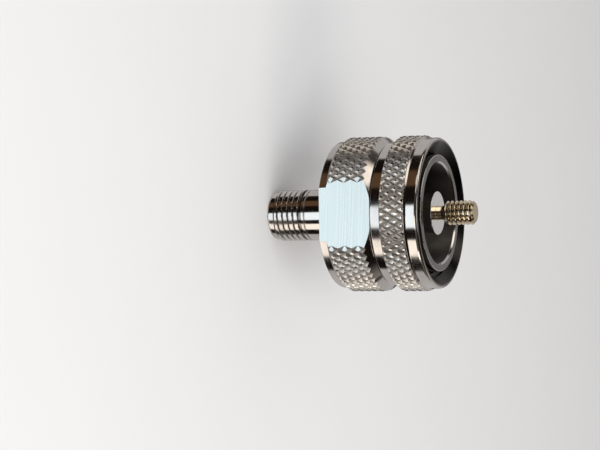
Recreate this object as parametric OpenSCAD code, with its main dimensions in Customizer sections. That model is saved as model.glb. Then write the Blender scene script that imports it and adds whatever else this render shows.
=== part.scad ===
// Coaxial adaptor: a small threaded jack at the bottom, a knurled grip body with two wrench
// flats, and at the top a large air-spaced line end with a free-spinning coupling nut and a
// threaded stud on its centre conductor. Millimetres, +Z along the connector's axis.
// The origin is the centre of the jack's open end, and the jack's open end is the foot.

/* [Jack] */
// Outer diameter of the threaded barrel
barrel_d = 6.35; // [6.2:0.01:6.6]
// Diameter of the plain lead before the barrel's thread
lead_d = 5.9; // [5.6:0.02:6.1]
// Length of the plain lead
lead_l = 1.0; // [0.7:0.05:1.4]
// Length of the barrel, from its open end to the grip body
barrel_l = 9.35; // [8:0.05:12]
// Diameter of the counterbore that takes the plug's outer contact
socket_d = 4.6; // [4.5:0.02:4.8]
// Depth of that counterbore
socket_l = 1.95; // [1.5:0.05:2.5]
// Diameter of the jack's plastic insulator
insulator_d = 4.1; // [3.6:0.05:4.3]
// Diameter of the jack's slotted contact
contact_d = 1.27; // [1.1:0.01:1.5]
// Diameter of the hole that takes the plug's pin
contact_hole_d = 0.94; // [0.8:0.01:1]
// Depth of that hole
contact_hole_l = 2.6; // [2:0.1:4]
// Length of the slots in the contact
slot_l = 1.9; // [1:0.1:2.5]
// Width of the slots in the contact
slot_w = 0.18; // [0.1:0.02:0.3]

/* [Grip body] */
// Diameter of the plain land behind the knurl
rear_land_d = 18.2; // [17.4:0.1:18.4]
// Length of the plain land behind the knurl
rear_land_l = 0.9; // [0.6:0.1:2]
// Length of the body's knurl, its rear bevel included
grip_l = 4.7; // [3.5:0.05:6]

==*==

Please print the material above exactly as it appears, from its first line through the line containing "is the foot.", inclusive, and stop there.

→ TASK RESULT
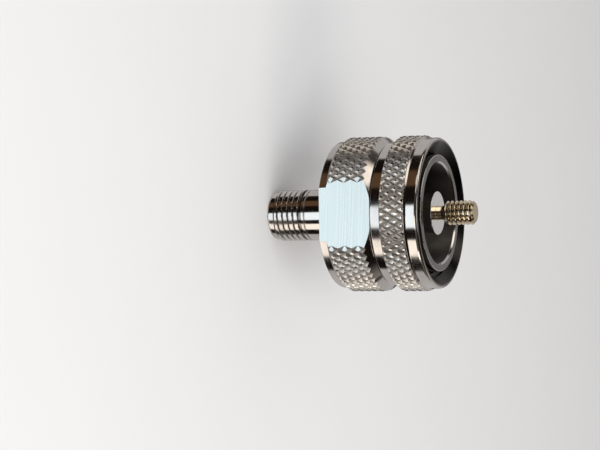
Recreate this object as parametric OpenSCAD code, with its main dimensions in Customizer sections. That model is saved as model.glb. Then write the Blender scene script that imports it and adds whatever else this render shows.
=== part.scad ===
// Coaxial adaptor: a small threaded jack at the bottom, a knurled grip body with two wrench
// flats, and at the top a large air-spaced line end with a free-spinning coupling nut and a
// threaded stud on its centre conductor. Millimetres, +Z along the connector's axis.
// The origin is the centre of the jack's open end, and the jack's open end is the foot.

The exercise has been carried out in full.